In fact, several research studies have shown that this chemical process is so inefficient at converting these fats that only 5% of ALA is transformed into EPA and only 0.5% of ALA finally makes docosahexaenoic acid. What does all of this mean? That most vegetarians who think that they are getting their daily necessary amount of DHA and EPA from flax oil, are actually deficient in both EPA and DHA omega-3 fats.

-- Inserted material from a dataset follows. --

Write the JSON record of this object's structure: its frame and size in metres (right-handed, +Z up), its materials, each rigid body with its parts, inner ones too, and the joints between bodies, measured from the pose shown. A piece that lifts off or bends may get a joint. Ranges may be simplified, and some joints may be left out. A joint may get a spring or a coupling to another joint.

Here’s where the good news comes in (for vegetarians). There’s another vegan source of omega-3, called microalgae, which has an extraordinarily high content of both EPA and DHA omega-3 fatty acids. What is microalgae oil and why is it a good vegetarian source of omega-3 fatty acids? Microalgae are microscopic algae that grow in both marine and freshwater. While fish oil is already widely known for containing an unusually high content of EPA and DHA omega-3 fats, fish do not actually manufacture the omega-3 fatty acids themselves. Fish ingest algae, which have a large amount of of omega-3 fatty acids, then store the EPA and DHA in their fat tissues, and this is the real reason why fish oil is high in omega-3. Algae are also a much more environmentally friendly and sustainable source of EPA and DHA fats compared to fish oil. This is because they’ve got 5 times more biomass than land plants and as much as 40 percent of that is oil. Algal sources of omega-3 fats are the future supply of omega-3 fats.
Microalgae oil that is rich in DHA is now commercially available on the market, whereas, microalgal oil that is high in eicosapentaenoic acid is still limited. The best vegetarian (or vegan) supplements that have EPA come from the microalgae, Spirulina. DHA-microalgal oil is obviously a far superior source of DHA, when compared to flax seed oil. This is because flaxseed derived alpha-linolenic acid must go through two inefficient conversion steps to become docosahexaenoic acid, whereas, microalgal derived DHA does not have to go through any at all. It has also already been scientifically proven through documented research that microalgal supplements are able to raise bloodstream levels of DHA and EPA. This was demonstrated by one study where vegetarians with deficient levels of omega-3, began ingesting a single gram of algal supplements daily for 8 weeks, and significantly increased their levels of both EPA and DHA(Lipids 40 (8): 807-814). This is good evidence that microalgae oil is an far superior vegan source of omega-3.
It’s very well documented that DHA omega-3 derived from fish oil is very good for the heart. Likewise, DHA ingested from algae oil has the same cardiovascular benefits. For example, vegetarians that took only one gram of microalgal DHA daily for 8 weeks, were able to reduce their triglyceride levels by twenty-three percent (The British Journal of Nutrition 95 (4): 779-786). So there you have it, microalgae oil is a far better source of DHA and EPA and has similar (and documented) health benefits as fish oil! These statements and/or products have not been evaluated by the Food and Drug Administration. This information is not medical advice.